I have the following Java properties file that is maintained by humans.
# file.input = /very/old/name
# file.input = /old/name
file.input = /current/name
file.input.default = /default/name
other.file.input = /current/other/name
# Other comments
other.properties = must stay the same
I must create a script that will edit this file without touching at all at the rest of the files. Therefore I cannot dump new properties in the config file.
Humans will often copy/paste a line and comment it for further use. My application must edit exclusively config file without touching any of the comments.

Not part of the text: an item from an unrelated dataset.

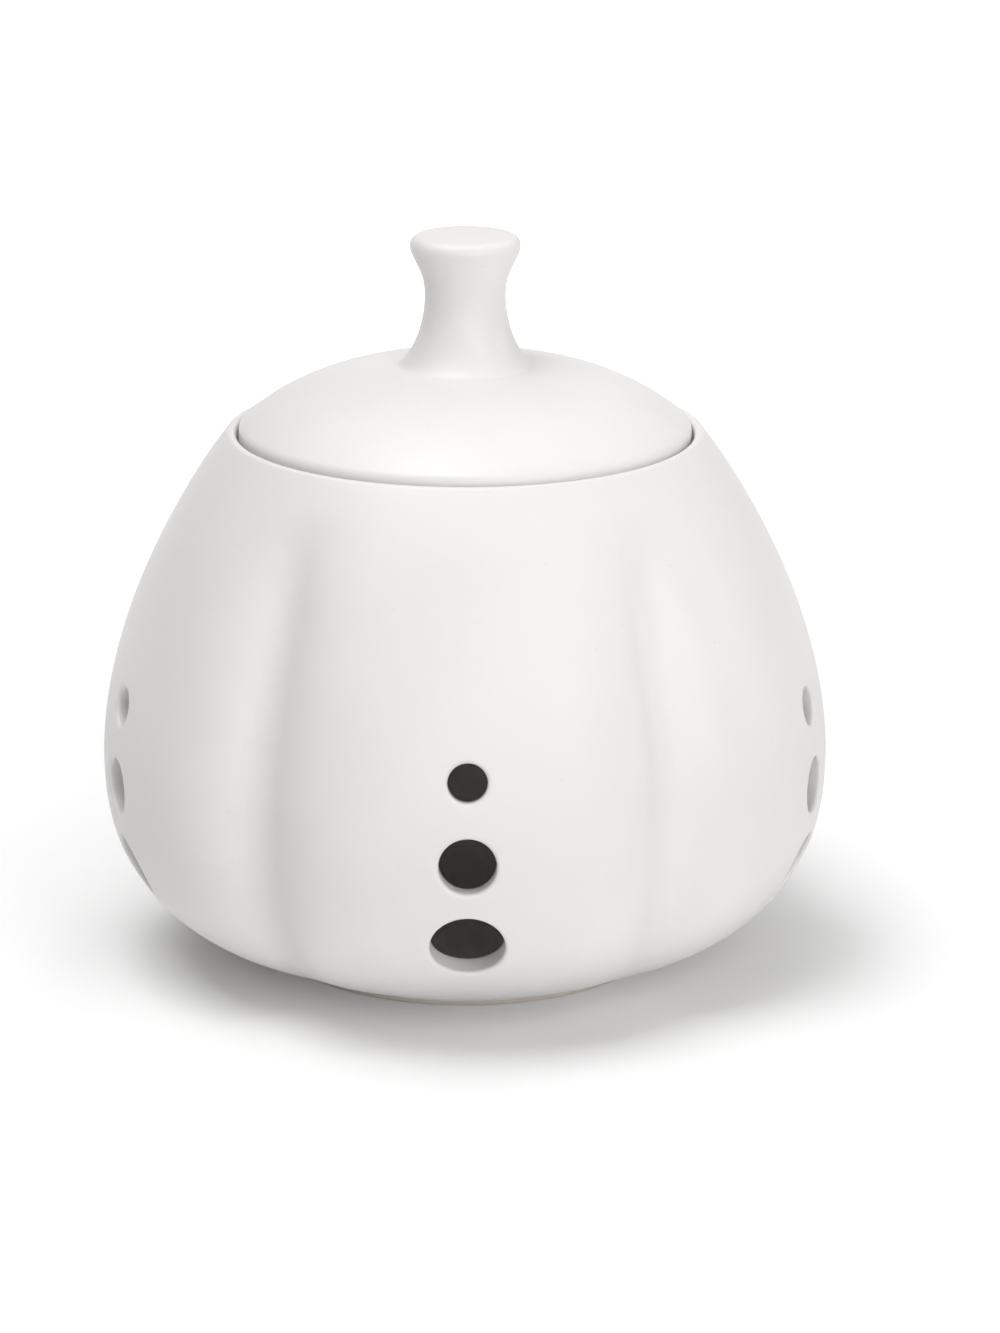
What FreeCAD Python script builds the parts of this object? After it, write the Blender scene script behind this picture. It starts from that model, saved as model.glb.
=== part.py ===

In this particular case, I want to edit the line file.input
to set the value to /new/name
without any commented line being touched and without any other properties being touched as well (file.input.default
, other.file.input
). My script will not keep the current line for history purpose like humans usually do. Also, I don't know the current value set to the key file.input
.
Where am I stuck? At the very beginning. I'm not a Bash expert, I rarely use it except to call commands in sequence and I use some ifs sometimes. But that's all.
I could use perl
to use regular expressions, but perl is apparently not installed on this system. So I turned to sed
, in turn, but I don't get any of this: it seems I can only replace a specific value to another. I could wrap that in the reading of the file, and rewrite it except for the expected line that I could change. Also, I would barely be able to handle human-added spaces in front of the property I want to change.
So if you have an alternative please share it, because I start to become alienated.
file.input
. Unless a human error occurs. But I shouldn't take that case in account.